### Given data

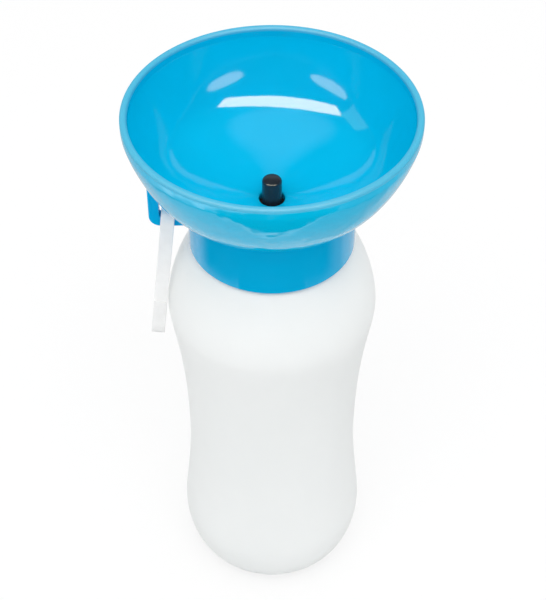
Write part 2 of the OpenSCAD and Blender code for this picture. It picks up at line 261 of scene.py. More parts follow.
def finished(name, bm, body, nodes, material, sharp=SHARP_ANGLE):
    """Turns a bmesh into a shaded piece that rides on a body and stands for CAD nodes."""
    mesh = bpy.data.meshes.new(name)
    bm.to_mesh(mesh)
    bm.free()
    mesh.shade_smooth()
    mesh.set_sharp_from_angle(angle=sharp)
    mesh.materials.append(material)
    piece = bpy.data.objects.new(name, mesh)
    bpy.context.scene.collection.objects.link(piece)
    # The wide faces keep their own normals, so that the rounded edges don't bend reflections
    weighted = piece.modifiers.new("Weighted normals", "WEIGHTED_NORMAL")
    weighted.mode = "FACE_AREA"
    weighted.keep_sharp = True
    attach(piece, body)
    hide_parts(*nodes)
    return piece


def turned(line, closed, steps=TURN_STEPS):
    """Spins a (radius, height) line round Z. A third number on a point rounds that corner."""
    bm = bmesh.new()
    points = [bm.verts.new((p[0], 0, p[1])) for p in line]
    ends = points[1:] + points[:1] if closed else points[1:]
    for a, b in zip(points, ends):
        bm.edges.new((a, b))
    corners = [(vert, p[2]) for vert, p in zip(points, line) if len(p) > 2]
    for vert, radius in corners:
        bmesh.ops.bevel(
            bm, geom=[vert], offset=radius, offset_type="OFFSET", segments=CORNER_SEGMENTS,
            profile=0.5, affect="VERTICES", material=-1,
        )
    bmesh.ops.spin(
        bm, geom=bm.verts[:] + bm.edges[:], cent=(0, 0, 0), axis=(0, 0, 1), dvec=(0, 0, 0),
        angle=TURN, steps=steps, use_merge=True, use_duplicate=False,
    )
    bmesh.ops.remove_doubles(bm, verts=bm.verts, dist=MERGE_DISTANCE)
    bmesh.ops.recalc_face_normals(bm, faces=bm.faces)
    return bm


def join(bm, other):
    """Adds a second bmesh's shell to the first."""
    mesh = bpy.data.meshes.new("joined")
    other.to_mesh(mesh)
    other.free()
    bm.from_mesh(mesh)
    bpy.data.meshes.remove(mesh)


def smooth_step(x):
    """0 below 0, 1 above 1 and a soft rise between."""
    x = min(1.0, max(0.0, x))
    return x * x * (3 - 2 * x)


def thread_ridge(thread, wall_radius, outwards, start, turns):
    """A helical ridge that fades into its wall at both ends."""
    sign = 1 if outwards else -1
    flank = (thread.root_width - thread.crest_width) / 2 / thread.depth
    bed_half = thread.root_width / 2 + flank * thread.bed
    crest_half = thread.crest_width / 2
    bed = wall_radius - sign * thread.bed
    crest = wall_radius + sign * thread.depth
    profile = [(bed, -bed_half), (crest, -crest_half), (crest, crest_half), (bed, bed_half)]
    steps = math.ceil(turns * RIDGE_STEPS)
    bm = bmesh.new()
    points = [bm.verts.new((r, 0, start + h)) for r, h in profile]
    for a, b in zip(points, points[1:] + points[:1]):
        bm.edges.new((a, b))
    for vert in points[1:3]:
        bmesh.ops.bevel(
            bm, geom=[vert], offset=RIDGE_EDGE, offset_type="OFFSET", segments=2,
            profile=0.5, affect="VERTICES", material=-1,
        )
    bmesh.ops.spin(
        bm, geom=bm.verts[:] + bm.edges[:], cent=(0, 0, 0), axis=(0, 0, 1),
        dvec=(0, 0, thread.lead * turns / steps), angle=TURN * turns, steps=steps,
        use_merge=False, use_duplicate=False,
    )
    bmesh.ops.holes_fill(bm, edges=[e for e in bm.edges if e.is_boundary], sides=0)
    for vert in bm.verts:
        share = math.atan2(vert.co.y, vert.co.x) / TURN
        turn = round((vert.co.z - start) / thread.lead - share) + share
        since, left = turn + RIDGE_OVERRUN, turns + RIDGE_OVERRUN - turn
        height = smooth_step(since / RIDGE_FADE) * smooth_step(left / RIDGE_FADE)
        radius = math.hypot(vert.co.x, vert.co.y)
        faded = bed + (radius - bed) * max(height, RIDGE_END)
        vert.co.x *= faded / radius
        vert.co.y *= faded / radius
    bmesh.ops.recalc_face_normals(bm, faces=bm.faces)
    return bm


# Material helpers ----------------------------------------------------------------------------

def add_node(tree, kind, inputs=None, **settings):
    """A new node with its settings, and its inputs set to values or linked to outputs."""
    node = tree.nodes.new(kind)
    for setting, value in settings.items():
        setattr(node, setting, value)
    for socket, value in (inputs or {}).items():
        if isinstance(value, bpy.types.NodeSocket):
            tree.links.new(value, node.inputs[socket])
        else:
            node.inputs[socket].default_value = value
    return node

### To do
Restate the listing exactly, starting at its first line and ending at the line where "return piece" occurs; include both and no other lines.

### Answer to the task
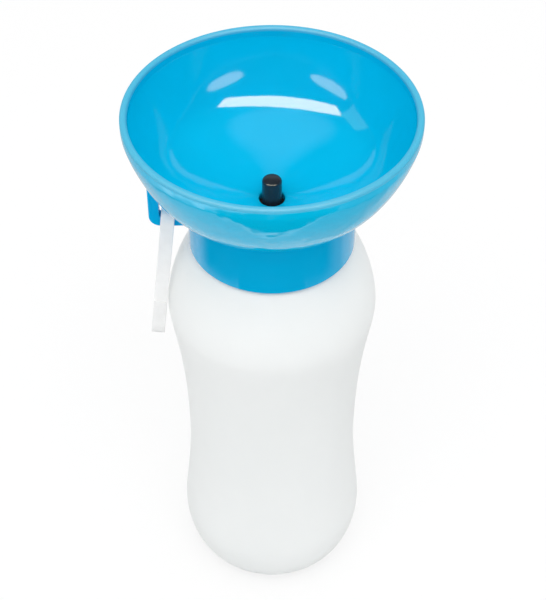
Write part 2 of the OpenSCAD and Blender code for this picture. It picks up at line 261 of scene.py. More parts follow.
def finished(name, bm, body, nodes, material, sharp=SHARP_ANGLE):
    """Turns a bmesh into a shaded piece that rides on a body and stands for CAD nodes."""
    mesh = bpy.data.meshes.new(name)
    bm.to_mesh(mesh)
    bm.free()
    mesh.shade_smooth()
    mesh.set_sharp_from_angle(angle=sharp)
    mesh.materials.append(material)
    piece = bpy.data.objects.new(name, mesh)
    bpy.context.scene.collection.objects.link(piece)
    # The wide faces keep their own normals, so that the rounded edges don't bend reflections
    weighted = piece.modifiers.new("Weighted normals", "WEIGHTED_NORMAL")
    weighted.mode = "FACE_AREA"
    weighted.keep_sharp = True
    attach(piece, body)
    hide_parts(*nodes)
    return piece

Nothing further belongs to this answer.